No person fearful of being a victim can be rewarded with special rights or special powers. If we – Americans, Israelis, everyone – want to deserve our freedom, we must agree to live in a moral world where people are responsible for themselves. And just as we cannot be punished for the things that our parents did, so the crimes we commit can never be justified by the things our parents suffered.

This is a moment to study the life and death of Rachel Corrie. She left letters of great interest which show her to have been a kind of young American that many of us have known and admired. Thoughtless protectors of the status quo will say that this is Israel’s cause after all; that we have no right to ask questions, as Rachel Corrie did; that Israel, like the U.S., is a democracy under siege. This will not do. The U.S. and Israel are not helpless “survivor” countries, trying to work off the trauma of recent victimhood. We are vastly powerful modern states, both of which dominate our regions, and one of which could dream of dominating the world in the year 2000. Both have recently engaged, under the eyes of the world, in exorbitant, brutal, and unjustifiable wars that have tarnished our fame. In both countries, there is no sign of the militarism ending.
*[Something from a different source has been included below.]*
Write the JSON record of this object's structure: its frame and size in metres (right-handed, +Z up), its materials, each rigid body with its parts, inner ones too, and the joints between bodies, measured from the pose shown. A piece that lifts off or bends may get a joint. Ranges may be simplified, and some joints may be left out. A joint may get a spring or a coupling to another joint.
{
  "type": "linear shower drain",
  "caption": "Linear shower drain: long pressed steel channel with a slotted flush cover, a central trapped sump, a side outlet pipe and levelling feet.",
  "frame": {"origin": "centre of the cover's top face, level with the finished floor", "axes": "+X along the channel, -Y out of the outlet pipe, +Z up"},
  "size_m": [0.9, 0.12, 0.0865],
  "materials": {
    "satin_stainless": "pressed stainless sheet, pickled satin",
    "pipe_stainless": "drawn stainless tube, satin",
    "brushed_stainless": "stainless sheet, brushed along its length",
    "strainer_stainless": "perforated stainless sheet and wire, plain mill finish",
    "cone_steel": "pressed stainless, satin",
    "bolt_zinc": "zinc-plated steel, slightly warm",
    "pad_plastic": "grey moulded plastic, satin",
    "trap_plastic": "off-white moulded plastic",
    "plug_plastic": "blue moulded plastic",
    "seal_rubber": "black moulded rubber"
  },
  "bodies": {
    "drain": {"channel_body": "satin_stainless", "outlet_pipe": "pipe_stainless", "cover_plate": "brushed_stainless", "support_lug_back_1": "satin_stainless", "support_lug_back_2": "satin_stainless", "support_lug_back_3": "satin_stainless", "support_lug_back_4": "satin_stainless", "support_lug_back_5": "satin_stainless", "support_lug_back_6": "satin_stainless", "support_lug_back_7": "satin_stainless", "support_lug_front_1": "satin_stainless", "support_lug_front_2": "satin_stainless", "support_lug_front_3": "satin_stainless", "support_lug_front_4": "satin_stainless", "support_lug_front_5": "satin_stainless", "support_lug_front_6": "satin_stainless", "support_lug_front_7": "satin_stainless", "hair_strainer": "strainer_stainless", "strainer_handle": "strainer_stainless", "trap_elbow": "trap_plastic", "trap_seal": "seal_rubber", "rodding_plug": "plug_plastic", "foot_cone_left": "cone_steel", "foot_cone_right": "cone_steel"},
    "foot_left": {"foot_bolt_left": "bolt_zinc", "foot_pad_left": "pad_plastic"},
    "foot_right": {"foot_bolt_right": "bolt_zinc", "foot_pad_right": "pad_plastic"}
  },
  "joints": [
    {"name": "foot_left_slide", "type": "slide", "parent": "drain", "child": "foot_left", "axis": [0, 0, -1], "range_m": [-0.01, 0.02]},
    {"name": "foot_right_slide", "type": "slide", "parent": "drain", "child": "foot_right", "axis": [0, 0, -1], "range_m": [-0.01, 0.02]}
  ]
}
Yet in both countries – though the U.S. lacks a newspaper even close to being as serious and as free as Haaretz – there is a citizenry capable of being educated and roused to punctual action in its own long-term interest. The truth about this has never altered. The commandment governing the long-term good of a country is the same as that for an individual – in the dry and accurate words of Thomas Hobbes, “Seek peace.” And in memory of Rachel Corrie, let us say also: the addiction to war and indefinite expansion is no longer an Israeli problem. How did we ever dare to suppose that it was? When Americans are shot by a gun or mauled by a bulldozer, it is as much an American problem as when James Chaney, Andrew Goodman, and Michael Schwerner were beaten, shot, and burned, and their bodies left in a swamp, in Neshoba County, Mississippi, on June 21, 1964.